**DESCRIPTION OF THE TASK**
From the listing below, count the lines where the string "JSON" occurs. Give the number, with no other words.

**INFORMATION PROVIDED**
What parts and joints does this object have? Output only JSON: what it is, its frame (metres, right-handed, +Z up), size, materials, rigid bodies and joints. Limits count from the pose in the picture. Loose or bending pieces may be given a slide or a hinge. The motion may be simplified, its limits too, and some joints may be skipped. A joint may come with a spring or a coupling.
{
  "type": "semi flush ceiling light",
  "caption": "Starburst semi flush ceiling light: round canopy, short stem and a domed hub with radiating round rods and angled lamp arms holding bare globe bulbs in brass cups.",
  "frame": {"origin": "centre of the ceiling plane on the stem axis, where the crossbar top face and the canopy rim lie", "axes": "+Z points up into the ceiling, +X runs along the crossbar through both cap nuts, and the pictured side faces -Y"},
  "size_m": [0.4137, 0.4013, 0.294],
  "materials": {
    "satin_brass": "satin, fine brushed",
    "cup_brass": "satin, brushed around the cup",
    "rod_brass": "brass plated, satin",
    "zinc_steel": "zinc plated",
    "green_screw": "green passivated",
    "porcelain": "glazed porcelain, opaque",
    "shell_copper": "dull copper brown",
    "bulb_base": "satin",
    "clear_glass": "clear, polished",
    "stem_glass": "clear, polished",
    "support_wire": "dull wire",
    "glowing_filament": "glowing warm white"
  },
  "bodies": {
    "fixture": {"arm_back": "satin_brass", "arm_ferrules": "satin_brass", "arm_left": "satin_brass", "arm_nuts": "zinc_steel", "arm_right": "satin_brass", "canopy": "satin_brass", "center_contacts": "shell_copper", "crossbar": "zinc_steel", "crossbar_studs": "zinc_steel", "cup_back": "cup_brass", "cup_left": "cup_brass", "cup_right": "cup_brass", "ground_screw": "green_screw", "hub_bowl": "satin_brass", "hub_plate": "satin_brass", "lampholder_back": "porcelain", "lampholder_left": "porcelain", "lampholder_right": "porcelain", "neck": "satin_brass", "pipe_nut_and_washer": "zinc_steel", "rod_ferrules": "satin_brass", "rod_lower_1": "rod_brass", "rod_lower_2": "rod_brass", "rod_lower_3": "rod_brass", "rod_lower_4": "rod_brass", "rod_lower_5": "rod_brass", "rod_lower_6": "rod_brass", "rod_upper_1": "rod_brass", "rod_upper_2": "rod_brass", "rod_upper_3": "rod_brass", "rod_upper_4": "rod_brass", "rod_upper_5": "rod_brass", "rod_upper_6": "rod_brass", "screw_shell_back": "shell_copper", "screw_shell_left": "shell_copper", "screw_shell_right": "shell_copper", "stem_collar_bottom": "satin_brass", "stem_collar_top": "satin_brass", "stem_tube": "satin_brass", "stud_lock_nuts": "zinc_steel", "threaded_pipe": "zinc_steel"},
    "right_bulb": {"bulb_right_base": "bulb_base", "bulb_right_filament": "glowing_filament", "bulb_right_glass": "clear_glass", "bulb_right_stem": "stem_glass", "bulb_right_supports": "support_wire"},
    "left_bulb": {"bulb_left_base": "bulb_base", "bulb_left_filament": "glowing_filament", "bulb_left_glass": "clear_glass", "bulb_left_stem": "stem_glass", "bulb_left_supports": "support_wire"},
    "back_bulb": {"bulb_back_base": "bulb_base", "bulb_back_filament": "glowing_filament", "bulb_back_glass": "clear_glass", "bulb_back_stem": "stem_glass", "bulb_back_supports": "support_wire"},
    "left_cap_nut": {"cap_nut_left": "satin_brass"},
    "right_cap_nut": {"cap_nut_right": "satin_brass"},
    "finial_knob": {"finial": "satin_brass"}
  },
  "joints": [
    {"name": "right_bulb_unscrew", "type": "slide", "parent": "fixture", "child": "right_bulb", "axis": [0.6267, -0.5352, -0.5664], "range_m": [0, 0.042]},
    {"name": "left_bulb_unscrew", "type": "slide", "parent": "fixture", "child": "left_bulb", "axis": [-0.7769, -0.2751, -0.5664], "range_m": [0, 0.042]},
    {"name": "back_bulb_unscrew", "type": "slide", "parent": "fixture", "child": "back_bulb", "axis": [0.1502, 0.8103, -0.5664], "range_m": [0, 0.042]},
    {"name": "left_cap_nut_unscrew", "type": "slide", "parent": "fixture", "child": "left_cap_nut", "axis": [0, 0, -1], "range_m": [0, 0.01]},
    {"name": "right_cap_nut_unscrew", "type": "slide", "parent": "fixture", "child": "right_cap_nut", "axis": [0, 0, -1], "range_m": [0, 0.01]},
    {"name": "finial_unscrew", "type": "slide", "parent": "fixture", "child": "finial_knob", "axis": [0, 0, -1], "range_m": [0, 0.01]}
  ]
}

==

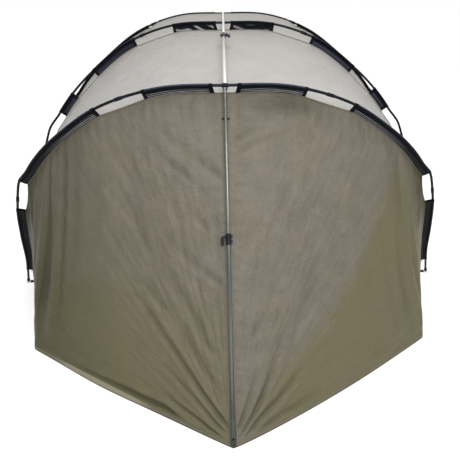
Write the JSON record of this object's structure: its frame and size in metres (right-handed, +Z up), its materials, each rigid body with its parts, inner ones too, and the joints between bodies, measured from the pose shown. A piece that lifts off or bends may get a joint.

**COMPLETED TASK**
2